Requirements —
The lines to be extracted run from the start of the listing through the line containing "from mathutils.geometry import"; copy them exactly and nothing else.

Dataset excerpt —
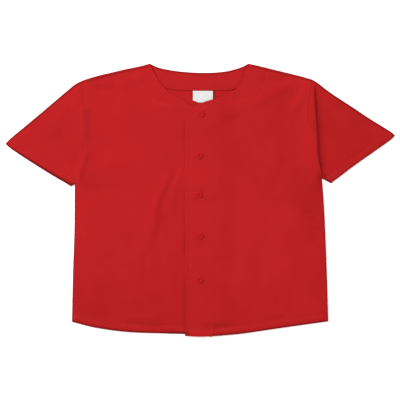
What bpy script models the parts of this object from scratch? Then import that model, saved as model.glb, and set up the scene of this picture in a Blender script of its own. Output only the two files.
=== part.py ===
"""A plain baseball jersey with a full button front, laid flat with its front up.

Metres, +Z up. The jersey lies on the floor at z = 0 with its neck towards +Y and the wearer's left
side towards +X. The origin is on the floor, under the middle of the jersey's box. Right and left
are the wearer's. Every table is in millimetres, seen from above.
"""

import math
from typing import NamedTuple

import bmesh
import bpy
from mathutils import Matrix, Vector
from mathutils.geometry import intersect_point_line

MM = 0.001
SHARP_ANGLE = math.radians(40.0)

# Cloth, seams and the stack of layers
WALL = 1.2
SEAM_GAP = 0.3
FACING_WALL = 1.0
BACK_TOP = WALL
FRONT_UNDER = BACK_TOP + SEAM_GAP
PLACKET_GAP = 0.5
PLACKET_STEP = WALL + PLACKET_GAP

# The round fold at a flattened sleeve's edges
TUBE_EDGE_RADIUS = WALL + SEAM_GAP / 2
ROUNDING_DEGREES = (45.0, 0.0, -45.0)
ARMHOLE_SHIFT = 0.36

# Loft of the cloth, and how fast it dies away towards the outline
LOFT = 0.9
LOFT_REACH = 14.0
FOLD_REACH = 9.0
FOLD_END = 0.25

# The facing and the label lift what lies on them, within these half widths and lengths
LIFT_OVER_FACING = FACING_WALL + SEAM_GAP
LIFT_HALF_WIDTH = 150.0
LIFT_HALF_WIDTH_END = 178.0
LIFT_FULL_Y = 180.0
LIFT_START_Y = 115.0

# The button stand
PLACKET_EDGE_X = -30.5
PLACKET_SEAM_X = 28.5
UNDER_PLACKET_SEAM_X = -26.5
UNDER_PLACKET_EDGE_X = 23.5
OVERLAP_EASE = 48.0

# Steps of the grids
ARMHOLE_STEPS = 12
SIDE_STEPS = 13
FRONT_COLUMNS = 20
BACK_SIDE_STEPS = 6
SHOULDER_STEPS = 5
NECK_STEPS = 10
SLEEVE_STATIONS = 14
SLEEVE_CROWDING = 1.6
NECKLINE_STEPS = 8
PLACKET_STEPS = 25
PLACKET_COLUMNS = 4
CORNER_STEPS = 3
FACING_STEPS = 24
FACING_ROWS = 3
LABEL_STEPS = 3
CURVE_STEPS = 10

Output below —
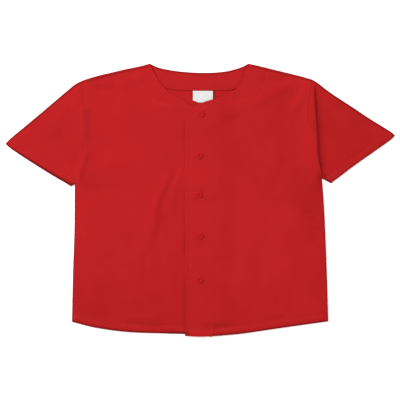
What bpy script models the parts of this object from scratch? Then import that model, saved as model.glb, and set up the scene of this picture in a Blender script of its own. Output only the two files.
=== part.py ===
"""A plain baseball jersey with a full button front, laid flat with its front up.

Metres, +Z up. The jersey lies on the floor at z = 0 with its neck towards +Y and the wearer's left
side towards +X. The origin is on the floor, under the middle of the jersey's box. Right and left
are the wearer's. Every table is in millimetres, seen from above.
"""

import math
from typing import NamedTuple

import bmesh
import bpy
from mathutils import Matrix, Vector
from mathutils.geometry import intersect_point_line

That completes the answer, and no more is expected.